Wer ist in Mittersill Ihr Zimmerpartner?
Schallenberg: Niklas Tauer.
Oh, er spielt die gleiche Position wie Sie.
Schallenberg: Ist doch nicht schlimm, oder?
Auf dem Platz Konkurrenzkampf – und außerhalb?
Schallenberg: Wir sind entspannt. Ich muss sagen, in meinen Teams habe ich mich mit den Sechsern fast immer am besten verstanden.
Liegt Ihnen denn der Thomas-Reis-Fußball?
Schallenberg: Ja. Wir wollen hoch pressen, das habe ich gefühlt mein ganzes Leben so gemacht. Es gibt klare Zuordnungen im Zentrum, so dass man sich in Zweikämpfen profilieren muss. Davor habe ich nie zurückgeschreckt.
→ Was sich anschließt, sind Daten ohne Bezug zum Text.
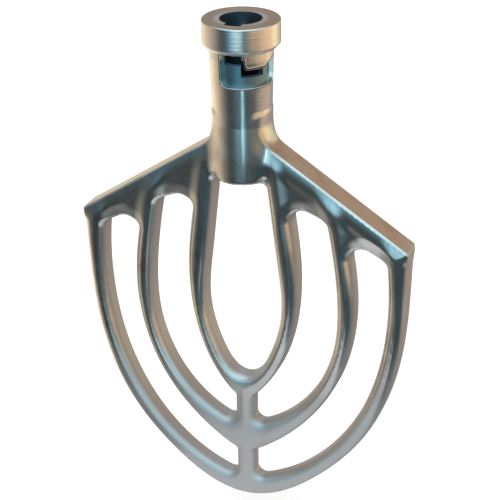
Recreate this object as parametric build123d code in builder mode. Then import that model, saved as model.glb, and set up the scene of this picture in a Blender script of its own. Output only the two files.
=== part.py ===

Sie haben in Paderborn unter Steffen Baumgart trainiert, der sehr gut mit Thomas Reis befreundet ist. Merkt man das?
Schallenberg: Was ihre Klarheit in der Spielidee angeht und wie konsequent sie dann Sachen umsetzen wollen, da haben sie definitiv Ähnlichkeit.
Sie ziehen zum ersten Mal aus Paderborn weg…
Schallenberg: Das wird eine Herausforderung, das Ruhrgebiet ist eine Ecke größer, gerade, was den Verkehr angeht (schmunzelt). Um mal einen persönlichen Eindruck zu vermitteln: Das ist etwas, was ich unbedingt haben wollte. Ich war 24 Jahre in Paderborn. Im Profigeschäft lernt man viele Leute kennen, die viel herumgekommen sind. Da kriegt man Fernweh, ohne dass man als Spieler je in der Ferne war. Für mich ist das jetzt eine Supersache: Es ist ein anderes Leben, wenn die Familie nicht vor der Haustür ist, aber ich bin in anderthalb Stunden mit dem Auto in der Heimat.
Schalke: Aufstieg ist "Ziel Nummer eins" für Ron Schallenberg
Was muss passieren, damit Sie am Ende der Saison sagen: Das war eine gute Saison?
Schallenberg: Ziel Nummer eins ist der Aufstieg. Individuell wäre ich zufrieden, wenn ich viele Einsätze bekomme und gut spiele. Das Mannschaftliche steht aber über allem: Wenn ich 34 Spiele mache, aber wir werden nur Zehnter, war es keine gute Saison.